Mitch: Absolutely!!!! But it can be even more specific than that. I see each song as a completely new production and do my very best not to fall back on the “trick” from the track I did yesterday. What I primarily do as a producer is to take a song (which is just an idea) and turn it in to a tangible (which is a record). The song and the songwriter are instrumental (pardon the pun) to everything within the production, from the direction to the sound choices, to the form etc etc. Anyone with [insert chosen music software here] can bash together something which sounds like a record but it takes something on a whole different level to write and produce a song which people connect with. Each different songwriter gives a little bit of their story and experience to a song. It would be completely disrespectful to the writer and the artist and the song if I didn’t as well. It’s also my job to quickly asses what direction the writer and/or the artist wants a song to go and either buy in to that direction or very gently point them in a different direction.

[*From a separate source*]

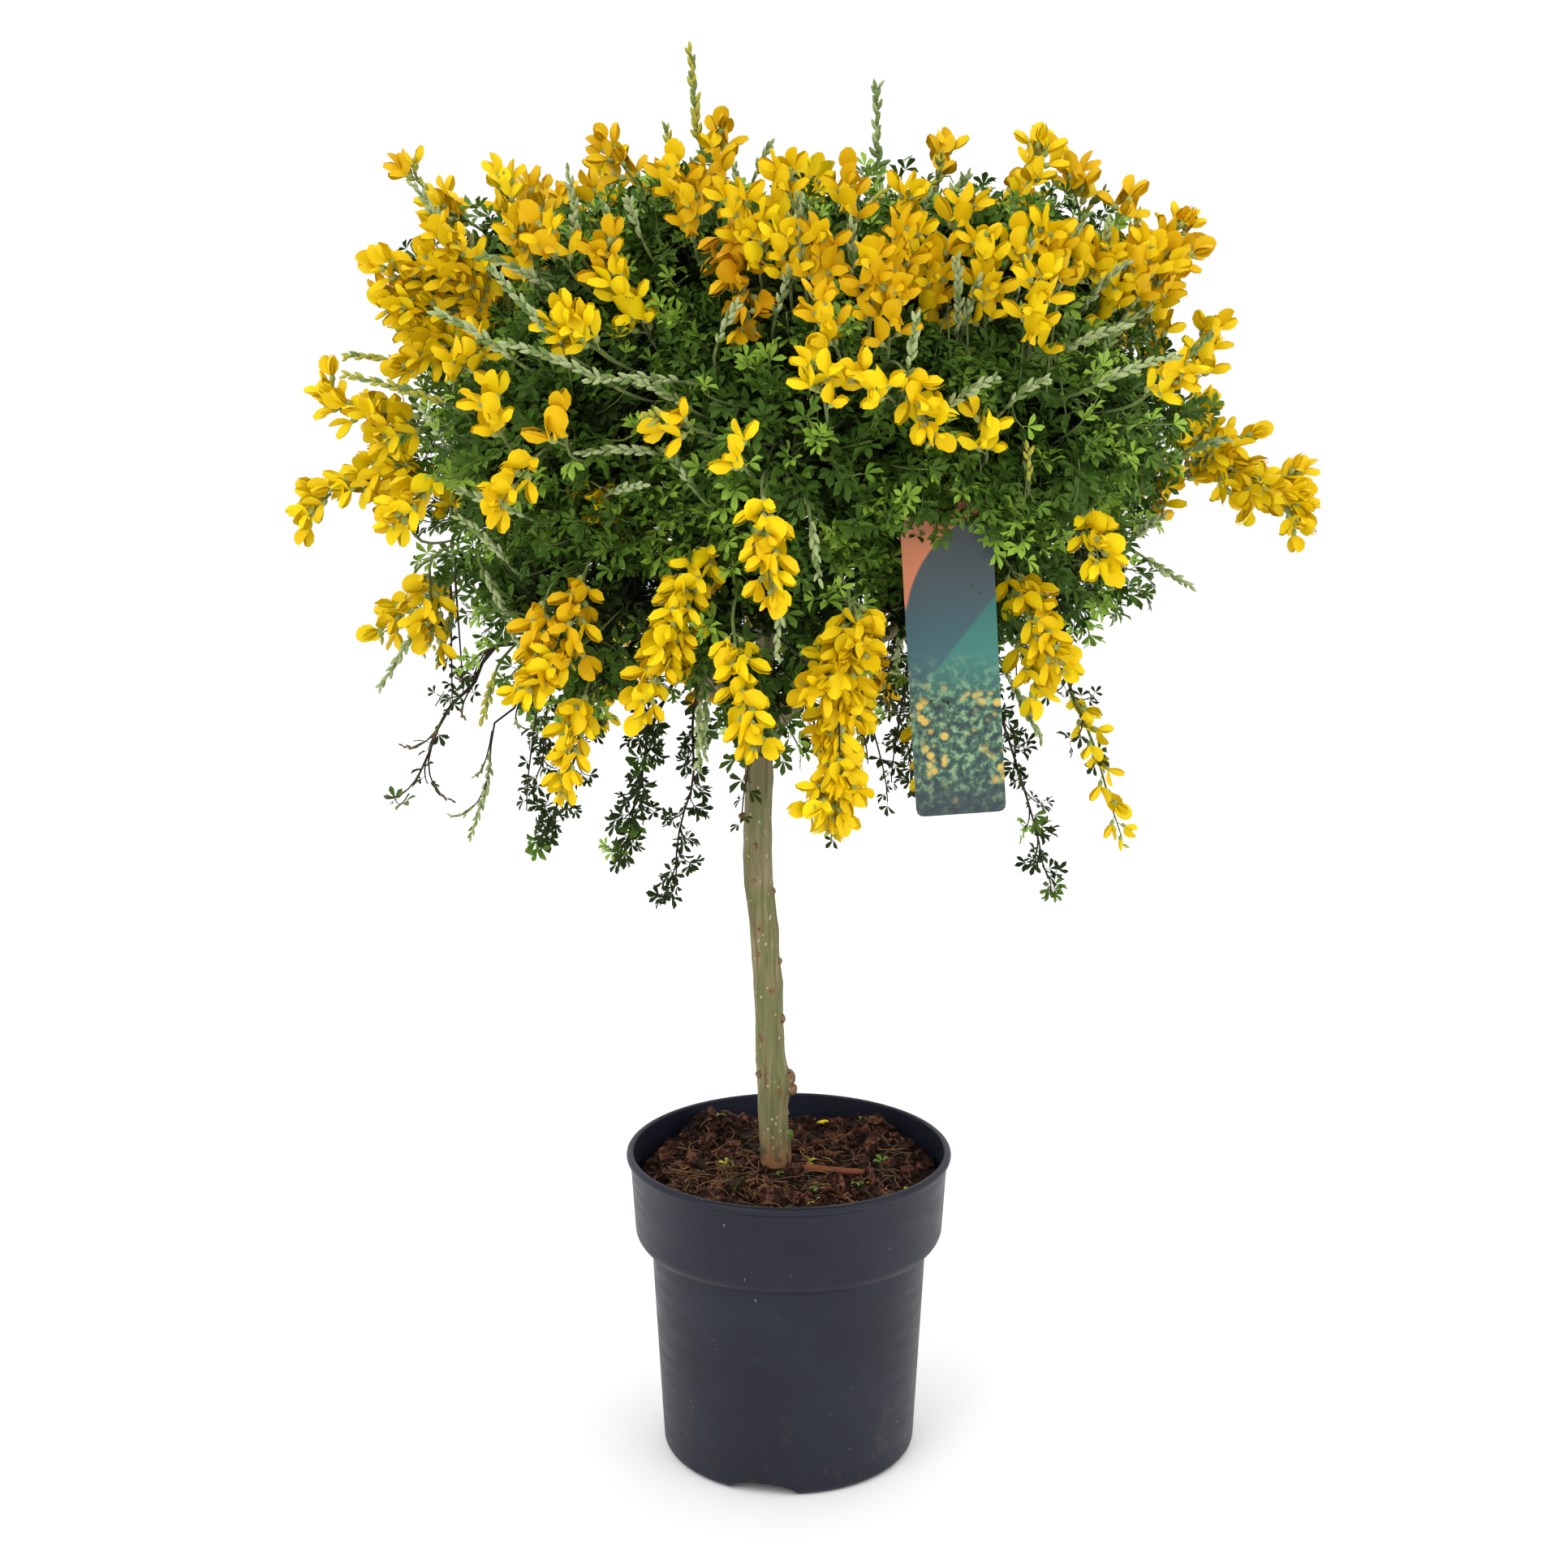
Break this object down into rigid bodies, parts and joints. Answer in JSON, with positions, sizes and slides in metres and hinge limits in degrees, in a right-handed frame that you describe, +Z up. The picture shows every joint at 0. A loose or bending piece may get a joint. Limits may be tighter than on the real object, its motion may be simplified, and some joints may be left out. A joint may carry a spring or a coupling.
{
  "type": "potted broom standard",
  "caption": "Shrub grown as a standard: one bare upright stem with a wide round head of small green leaves and hanging yellow pea flowers, in a collared nursery pot of bark compost.",
  "frame": {"origin": "centre of the pot's flat underside", "axes": "+Z up along the stem, -Y the front where the care label hangs, +X to the right seen from the front"},
  "size_m": [0.5804, 0.4321, 0.7971],
  "materials": {
    "pot_plastic": "moulded polypropylene, satin, dark slate grey",
    "bark_compost": "loose bark chips and fibre, dark red-brown",
    "bark": "olive-green young bark with brown fissures",
    "foliage": "small downy three-part leaves, deep green with fresh tips",
    "blossom": "pea flowers in lemon and golden yellow, silvery buds",
    "label_card": "thin printed plastic card with no lettering"
  },
  "bodies": {
    "root": {"back_bough": "bark", "back_hanging_strand": "blossom", "back_left_bough": "bark", "back_left_strand": "blossom", "back_right_bough": "bark", "back_right_strand": "blossom", "care_label": "label_card", "far_upper_left_spray": "blossom", "far_upper_right_spray": "blossom", "front_bough": "bark", "front_hanging_strand": "blossom", "front_left_bough": "bark", "front_left_strand": "blossom", "front_right_bough": "bark", "heart_tuft": "foliage", "leader_bough": "bark", "left_bare_fan": "blossom", "left_bough": "bark", "left_bud_spray": "blossom", "left_bud_strand": "blossom", "left_leaf_strand": "blossom", "left_lower_arm": "blossom", "left_upper_arm": "blossom", "low_back_left_tuft": "foliage", "low_back_right_tuft": "foliage", "low_back_tuft": "foliage", "low_front_left_tuft": "foliage", "low_front_right_tuft": "foliage", "low_front_tuft": "foliage", "low_left_tuft": "foliage", "low_right_tuft": "foliage", "middle_back_left_tuft": "foliage", "middle_back_right_tuft": "foliage", "middle_back_tuft": "foliage", "middle_front_left_tuft": "foliage", "middle_front_right_tuft": "foliage", "middle_front_tuft": "foliage", "middle_left_tuft": "foliage", "middle_right_tuft": "foliage", "pot": "pot_plastic", "potting_mix": "bark_compost", "right_arm": "blossom", "right_bough": "bark", "right_hanging_strand": "blossom", "right_leaf_strand": "blossom", "right_top_spray": "blossom", "second_spike": "blossom", "top_left_tuft": "foliage", "top_right_tuft": "foliage", "top_spike": "blossom", "trunk": "bark", "upper_back_left_tuft": "foliage", "upper_back_right_tuft": "foliage", "upper_back_tuft": "foliage", "upper_front_left_tuft": "foliage", "upper_front_right_tuft": "foliage", "upper_front_tuft": "foliage", "upper_left_tuft": "foliage", "upper_right_tuft": "foliage"}
  },
  "joints": []
}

What is some advice you would give songwriters or producers on working together?

Jezzabell: Play nice! Try and find each others strengths and don’t give up if something isn’t working because if there’s a will there’s a way. For writers, if you feel something don’t be afraid to express it because I can guarantee there are 1,000,000 people out there waiting for somebody to say it!

Mitch: No idea is ever wrong and no idea is ever stupid. It has to be a 100% ego free zone and you must be completely open to suggestions and completely prepared to say that you don’t like something. Sometimes saying that you don’t like something is the harder part of a writing session but if you are both grown ups it shouldn’t be a problem. Write what you are feeling about. The most important part of any song is that it is genuine because the audience can pick a fake a million miles away !!!